In Evolition Bill Direen gives us, I suppose, pub poems, though not the sort Nadine LaHatte deplores. They are accessible and direct, and there’s no problem spotting the woman — or the wittily observed zoo animals or the vividly sketched birds. Evidently these poems are written to be spoken aloud; the versification delivers manageable chunks of sense, with little attention to subtleties. The language and imagery are engaging, but without polish. The best of the poems are laconically observant, balancing bluntness against lyricism.

twilight draws out the reds in my bricks
the sandy mortar has skinned
the ends of my fingers
they’re throbbing under sticking-plaster
as the moon comes up.

These lightweight, unpretentious poems wear a daytime aspect; others emerge out of darker places and deal with the seamy side of emotion in a rather dated counter-culture idiom. There’s rejection and dejection, diatribe and urban fable, surrealism and hallucination and a recurring touch of splatter — I quickly tired of unruly body fluids. These are poems which might well work in performance but on paper they fail to persuade. So, for entirely different reasons, do the “New Lyrics” concluding the book. Their material is often just as gritty but the touch is lighter, the wit more engaging. Metrically, however, they simply do not work independently of music and the separation of lyrics from poems seems to tacitly acknowledge that this might be a problem.

I approach David Howard’s Holding Company cautiously, since I read it with as much frustration as pleasure, yet I recognise it for confident work in a sophisticated postmodern vein and it includes some elegant, inventive poems. It has common ground with Landscape With Lines, the collection I enjoyed most among these, so perhaps the difference may be illuminating. While she ventures constantly into the rarefied intricacies of textuality, Bridge grounds her imagery always in concrete particulars. In Howard’s poems the substance is often attenuated, concealed or dissipated in the fragmented verse and especially in the negative, evasive quality of the imagery.

The poems are full of unanswerable questions, vacancies, denials and absences. A sampling from the first few: “Don’t say it”; “blue / fills your eyes with even more emptiness”; “No, you are not there”; “The light has lost / what? It cannot locate, say, the woman…”; “she is still / invisible”; “the wind missed you”; “more alluring than real”. The argument in each case seems to deny the possibility of supplying the deficiency, fending you off rather than encouraging you to meet the poem imaginatively. Might I be forgiven for feeling that communication is being wilfully evaded?

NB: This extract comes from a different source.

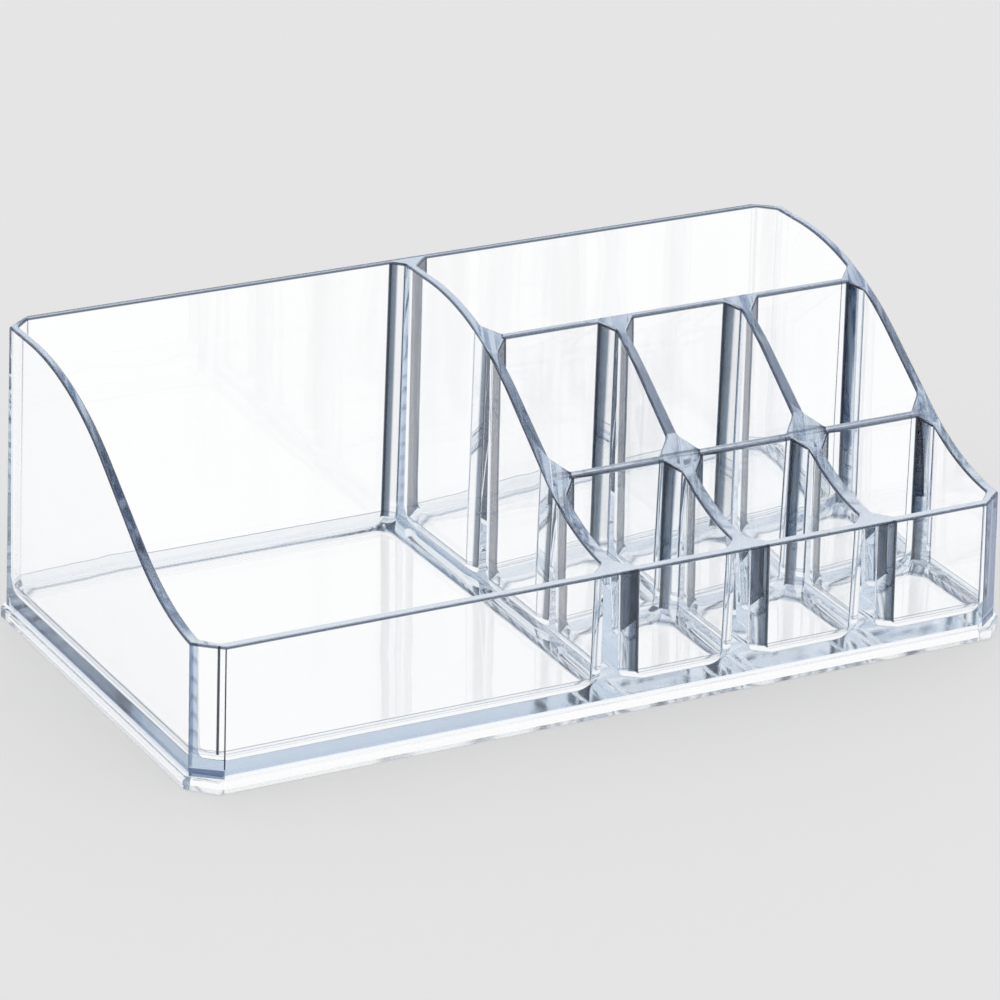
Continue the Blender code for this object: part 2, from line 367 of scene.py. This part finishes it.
def above_rim():
    """Everything above the S-shaped top edge, as one prism along X."""
    front, back = -CUT_MARGIN, BODY_DEPTH + CUT_MARGIN
    edge = [(front, FRONT_HEIGHT)] + rim_profile() + [(back, BACK_HEIGHT)]
    profile = edge + [(back, CUT_TOP + CUT_MARGIN), (front, CUT_TOP + CUT_MARGIN)]
    tool = loft("above_rim", [level(profile, -CUT_MARGIN), level(profile, BODY_LENGTH + CUT_MARGIN)])
    # The prism is drawn in the XY plane and then stood up, so that its length runs along X.
    shift = Matrix.Translation(Vector((BODY_LENGTH / 2, BODY_DEPTH / 2, 0.0)))
    stand_up = Matrix(((0, 0, 1, 0), (1, 0, 0, 0), (0, 1, 0, 0), (0, 0, 0, 1)))
    tool.data.transform(shift.inverted() @ stand_up @ shift)
    return tool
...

Having said that, I must emphasise that the best of the poems put the fragmented, strung-out form to very effective use, manipulating line-breaks with wit and subtlety. It works best in the poems about intimacy, interacting with earthy, sensual imagery, to capture the elusive volatility of erotic dynamics. From “Subtitles”:

I wanted to begin with the word
lover but surely
you see the difficulty: I…
Don’t say it. Remember the day
we set up house by spelling out
yes on the air: I
dragged demolition timber for two
kilometres. You had to tease
splinters from my fingers: only then
could I stroke you slowly with no
flinching. I wanted to begin with the word
lover but slipped
silently inside you. Say it was
forgiveness: say it.

“Abstract” similarly explicitly privileges physicality, speaking of refusing “love in the abstract”: “Your dress was already /empty, your body / shuddering for mine // while I rehearsed the perfect line”. But the habitual rhetoric implies quite the opposite, so often do abstraction and absence prevail over substance.

Janet Hughes teaches English and writes.